Introduction to Database Normalization
Normalization is a systematic approach to designing relational databases to reduce data redundancy and improve data integrity. It involves organizing columns and tables in a database so that a database can be defined without ambiguity and its data can be queried without ambiguity.
The primary goals of normalization are:
- To eliminate redundant data.
- To ensure data dependencies make sense – that is, that data which is not related can be separated.
- To help guard against database anomalies, such as insertion, update, and deletion anomalies.
Understanding Normal Forms
There are several normal forms, each with its own set of rules. The most common ones are:
First Normal Form (1NF)
Definition: Each column must contain atomic (indivisible) values, and each record must be unique.
- No repeating groups of columns.
- Each column contains a single value.
- Each row is unique.
Example: A table with a column that stores multiple phone numbers separated by commas is not in 1NF. It should be broken into multiple rows or a separate table.
Second Normal Form (2NF)
Definition: Must be in 1NF, and all non-key attributes must be fully functionally dependent on the primary key.
- Applies only to tables with composite primary keys (keys made up of two or more columns).
- Remove partial dependencies: If a non-key attribute depends on only part of the composite primary key, move that attribute to a separate table.
Example: Consider a table with `(OrderID, ProductID)` as a composite key, and columns `OrderDate` and `ProductName`. `OrderDate` depends on `OrderID` only (partial dependency), and `ProductName` depends on `ProductID` only (partial dependency). These should be moved to `Orders` and `Products` tables respectively.
Third Normal Form (3NF)
Definition: Must be in 2NF, and all non-key attributes must be non-transitively dependent on the primary key.
- Remove transitive dependencies: If a non-key attribute depends on another non-key attribute, move that attribute to a separate table.
Example: In a table with `StudentID`, `StudentName`, `DepartmentID`, `DepartmentName`, `DepartmentName` is transitively dependent on `StudentID` (via `DepartmentID`).
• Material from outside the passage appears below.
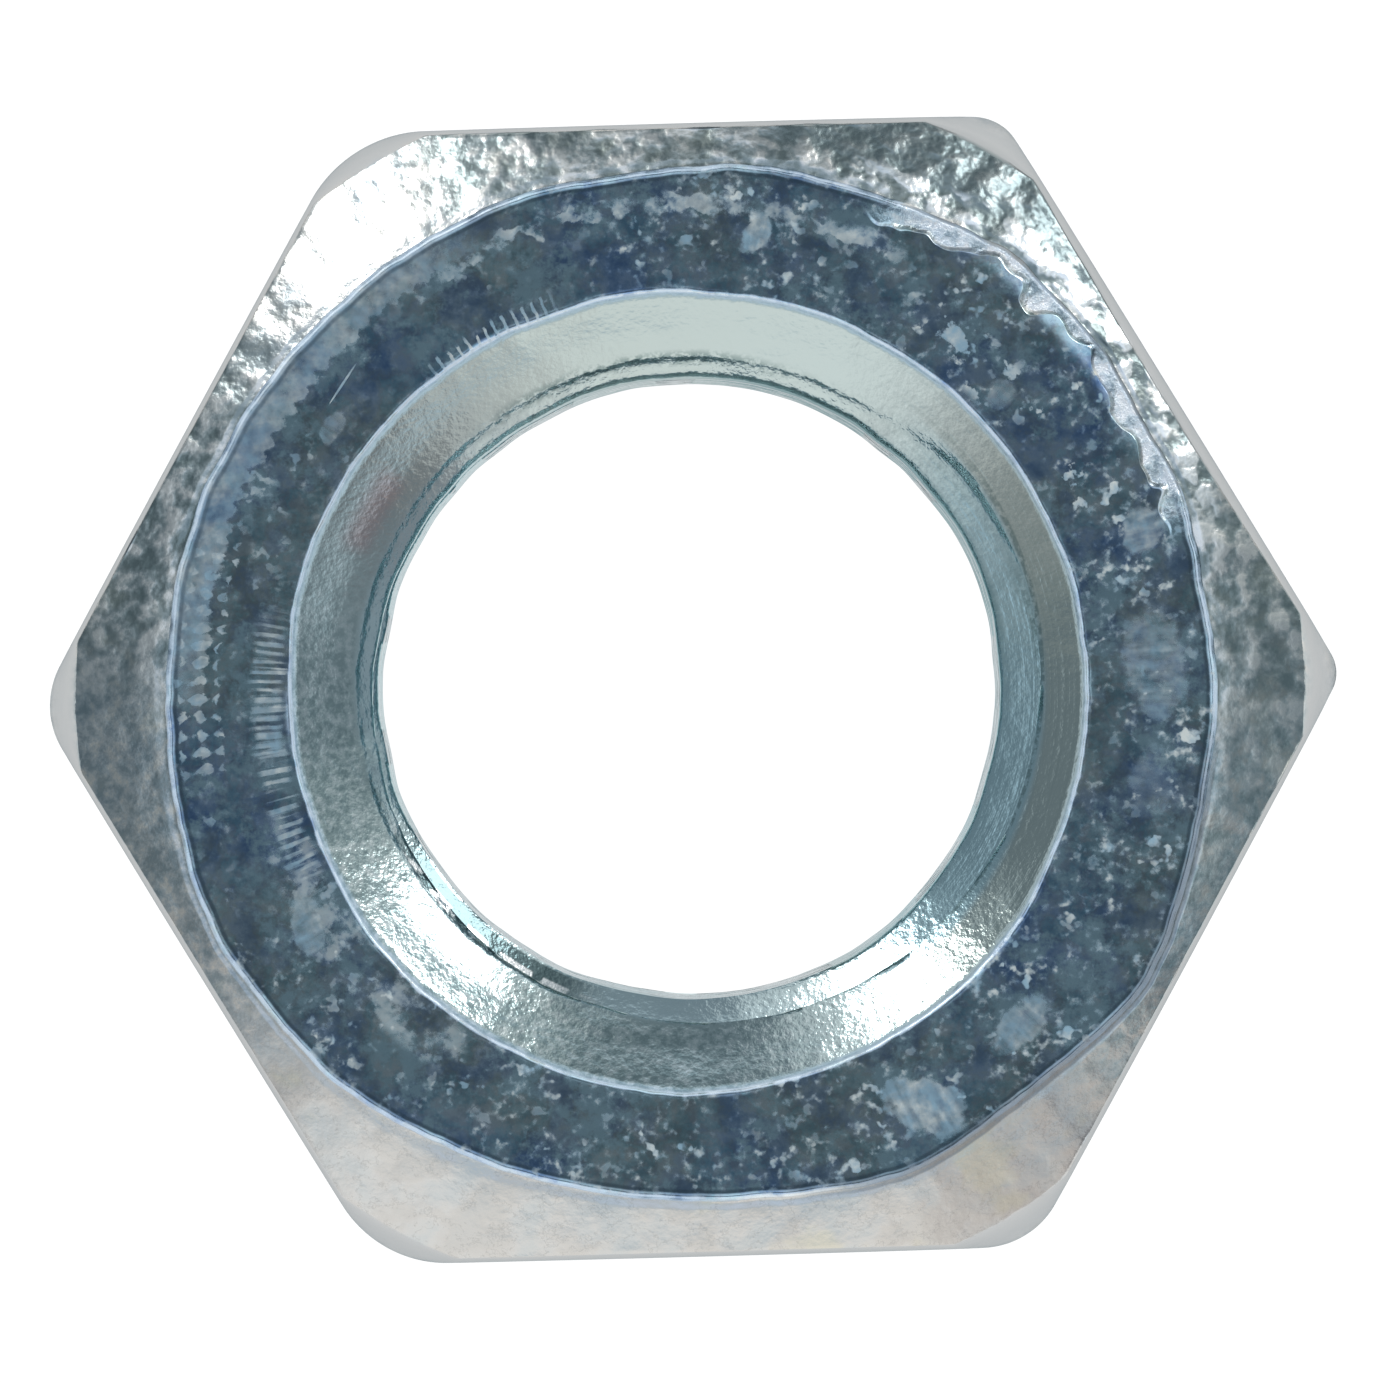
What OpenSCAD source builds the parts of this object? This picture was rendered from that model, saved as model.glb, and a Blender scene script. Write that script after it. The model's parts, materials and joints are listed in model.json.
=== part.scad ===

It should be moved to a `Departments` table.
-- Example of a table NOT in 3NF
CREATE TABLE Employees (
EmployeeID INT PRIMARY KEY,
EmployeeName VARCHAR(100),
DepartmentID INT,
DepartmentName VARCHAR(100), -- Transitive dependency: Employee -> Department -> DepartmentName
Location VARCHAR(100)
);
-- Better design (in 3NF)
CREATE TABLE Departments (
DepartmentID INT PRIMARY KEY,
DepartmentName VARCHAR(100),
Location VARCHAR(100)
);
CREATE TABLE Employees (
EmployeeID INT PRIMARY KEY,
EmployeeName VARCHAR(100),
DepartmentID INT,
FOREIGN KEY (DepartmentID) REFERENCES Departments(DepartmentID)
);
Benefits of Normalization
- Reduced Redundancy: Saves storage space and prevents inconsistencies.
- Improved Data Integrity: Ensures data accuracy and reliability.
- Easier Data Modification: Simplifies INSERT, UPDATE, and DELETE operations, reducing the risk of anomalies.
- Simpler Queries: Well-normalized databases are often easier to query.
- Flexibility: Makes it easier to modify the database structure without affecting existing applications.
When to Denormalize
While normalization is generally beneficial, sometimes controlled denormalization is used to improve query performance in specific scenarios, especially in data warehousing or reporting databases where read operations are dominant. This might involve adding redundant data back to tables to avoid complex joins.
Key Takeaways for SQL Server
When designing your SQL Server databases:
- Start with a normalized design (aim for 3NF or Boyce-Codd Normal Form - BCNF).
- Understand primary keys, foreign keys, and functional dependencies.
- Use SQL Server's constraints (PRIMARY KEY, FOREIGN KEY, UNIQUE, CHECK) to enforce data integrity.
- Analyze query performance and consider denormalization only if necessary and with careful consideration.
- Leverage SQL Server's tools like execution plans to identify performance bottlenecks that might be related to database design.
-- Good database design is crucial for efficient SQL Server applications.